- Don McPherson
Pétanque is a fun, social game popular world-wide that people of all skill and physical ability levels can play. If you’re interested in playing or learning, come (between Berger and the OVA offices/Umpqua Bank) at 9:45 AM on the Club play days of Wednesday and Saturday. We have boules to lend. Just sign up to be on the roster. No membership fees are required. The court is also reserved 10 AM – noon for Club player-arranged pickup games on Monday, Tuesday, Thursday and Friday and is otherwise available to all Oakmont residents having their own boules.
A player “points” when trying to throw a boule closest to the cochonnet (jack). In addition, a player might use any of the three basic pointing throws to give a little push (pousette) to a teammate’s boule to “promote” it closer to the cochonnet.

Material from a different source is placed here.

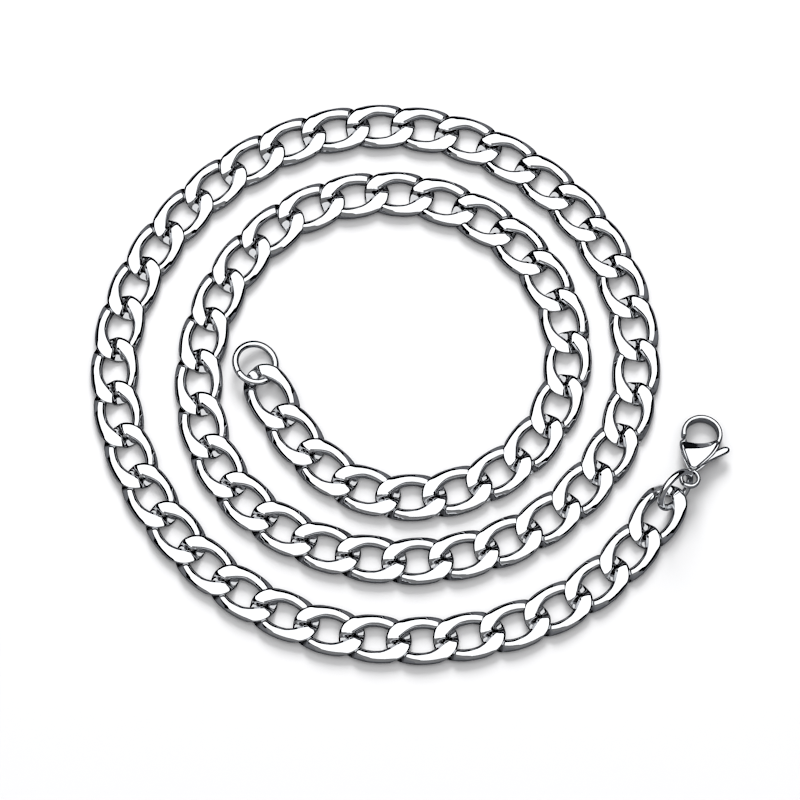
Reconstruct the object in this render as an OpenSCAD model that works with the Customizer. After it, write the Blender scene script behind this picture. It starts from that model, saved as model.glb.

A player “shoots” when trying to knock away an opposing player’s boule because it is very close to the cochonnet or because it is centered and directly in front of the cochonnet, effectively blocking pointing throws. There are three basic “shooting” throws. The rolling shot (raspaillette) is rolled out at ground level toward the targeted boule; the power ground shot (à la rafle) is thrown with force at nearly ground level; and the power air shot (au fer) – “to shoot the iron” since boules are made of metal – is thrown with force entirely in the air without touching the ground before hitting the targeted boule.
All shooting requires concentration, precise hand-eye coordination, confidence, and the ability quickly to clear the mind of missed shots and focus solely on the next attempt. Choosing which shooting throw to use is a function of the player’s style and skills and the terrain. Of the three, the power air shot – shooting au fer – is both the most difficult and, when mastered, the most useful.
The rolling shot and the power ground shot are possible choices when the terrain is relatively level and smooth and there are no other boules blocking the line to the cochonnet. The power air shot (au fer) is often necessary when the terrain is uneven or has rocks or large or irregular gravel or has other boules blocking the line to the cochonnet. The shooter’s most highly prized throw is a carreau, a direct hit in
which the shooter’s boule not only knocks away an opponent’s but also replaces the dispatched boule exactly.
Although every player will work to master shooting as well as pointing, the ideal péanque team will have a skilled pointer and a skilled shooter, with the pointer taking the first throw(s) and the shooter holding back until knocking away an opponent’s boule is needed. On a three-player team, there also will be a milieu, a player able both to point and to shoot effectively.